Southern girl plowing her way through life making the rules up as she goes. Warning: likes to bake, curse, quote movies/literature, is tattooed, married to The Man and mother of two girls. We bring new meaning to the "griswald way of life". Come along for the ride!



Sunday, March 16, 2008

Just Call Me Jane Bond, 007


Okay, the best part about Friday's spa day was the vinchy shower thta was apart of my treatment. Besides having a very sweet, very mute lady scrub the ever loving hell out of my body, the absolute bliss of this shower was the bomb.
You're laying covered in steaming warm towels on a table with a great waterproof pillow, this 6 foot shower thingy, swings out and water in various temps and rythems, wash all the nasty dried ski and scrubby goop away.
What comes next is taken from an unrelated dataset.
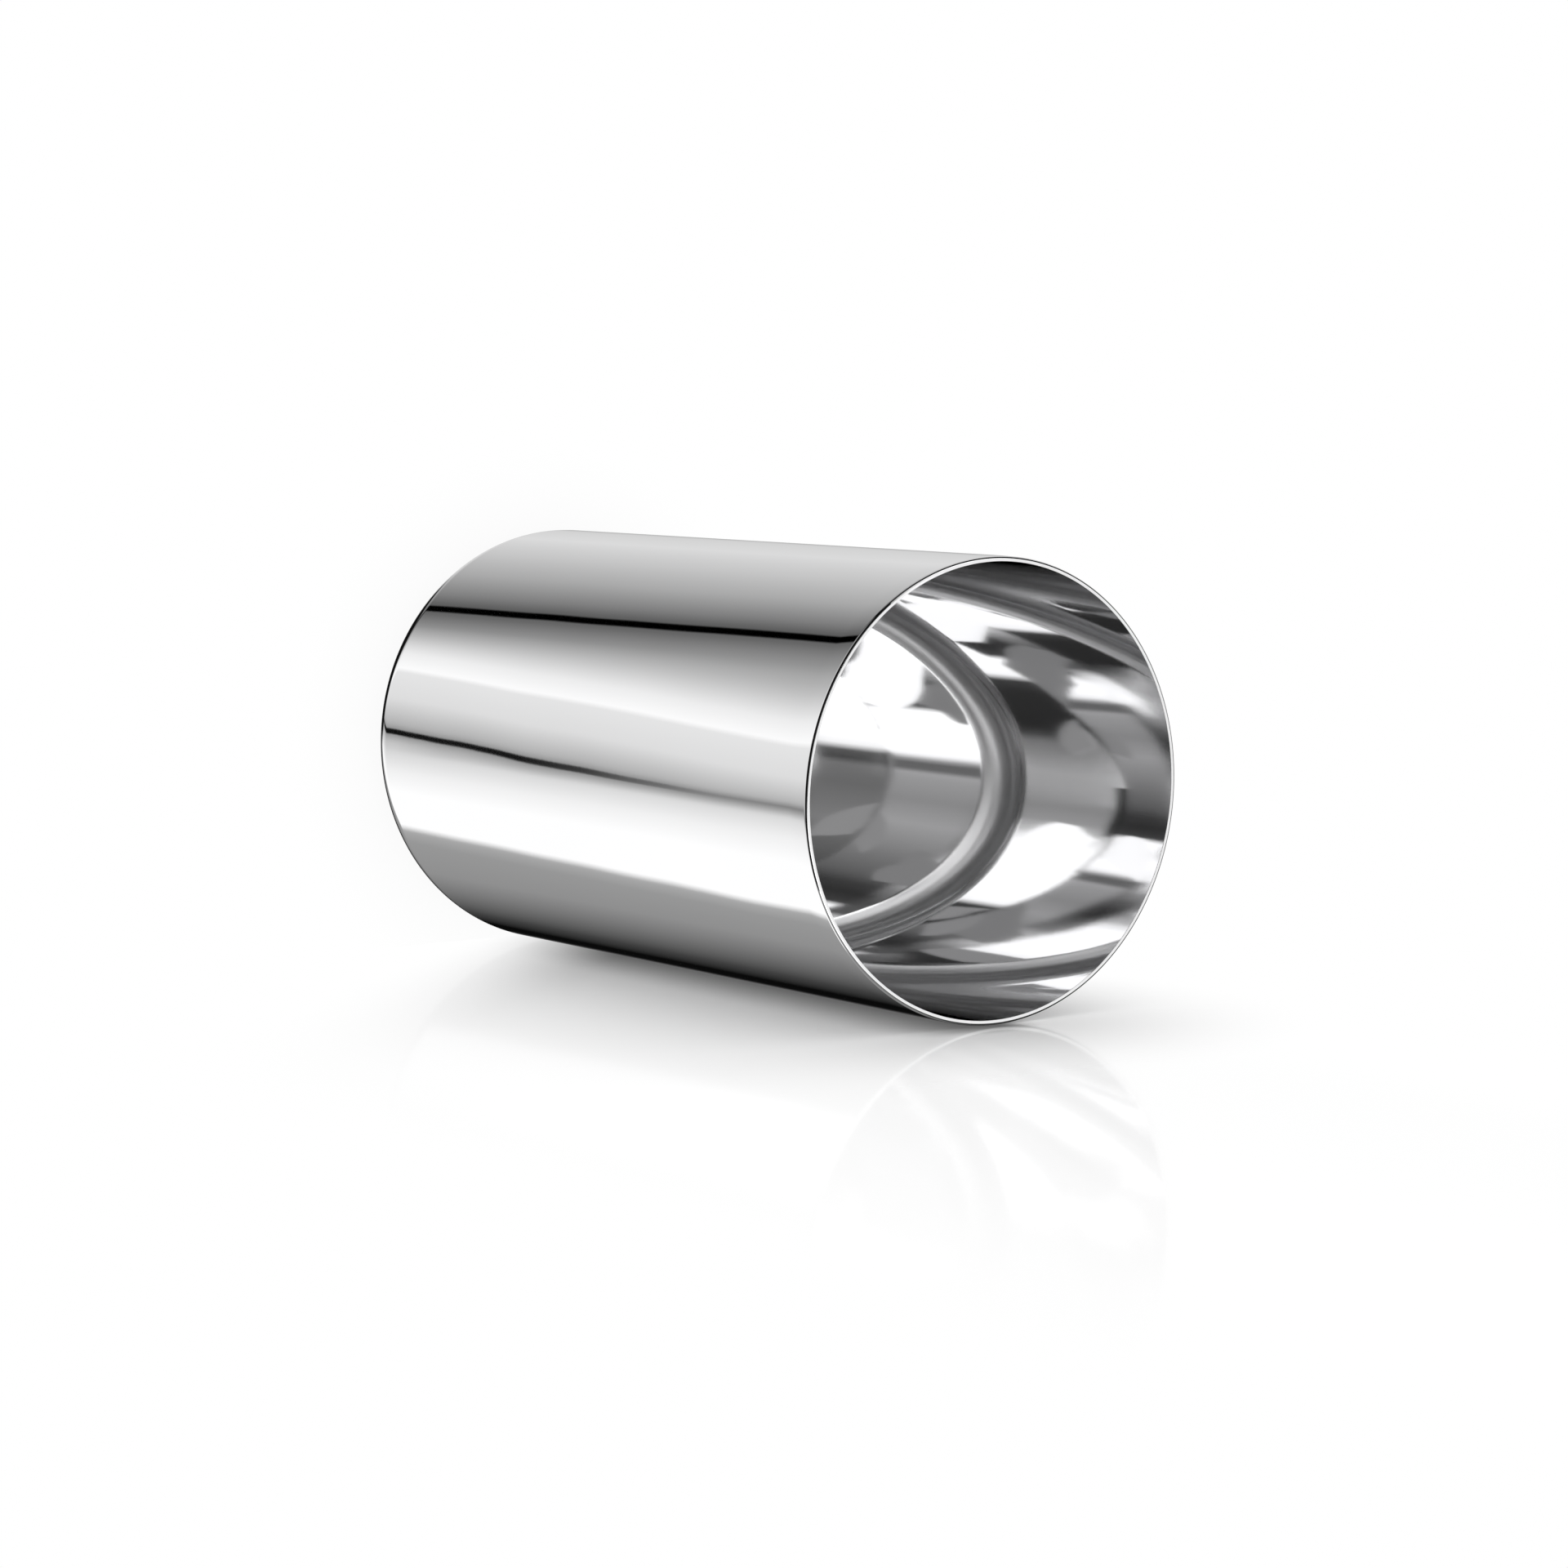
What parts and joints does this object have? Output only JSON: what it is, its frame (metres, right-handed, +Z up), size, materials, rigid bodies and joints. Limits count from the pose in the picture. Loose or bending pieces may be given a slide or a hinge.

Other than the fact that it was so hot it brought tears to my eyes (which is saying something as I tend to look like a lobster after a shower) it was amazing.
Until they rubbed the massage oil on, cause holy hell, I lost 2 layers of toughen up rough rhino skin apparently (sorry TMI) cause that crap burned and I'm still sore.
It was a nice pampering though, and when I added a tip to the company's bill, I about lost my complimentary breakfast and juice, there is no way in hell I'm paying someone to torture me like that. Not that kind of money and I'll keep the rhino skin.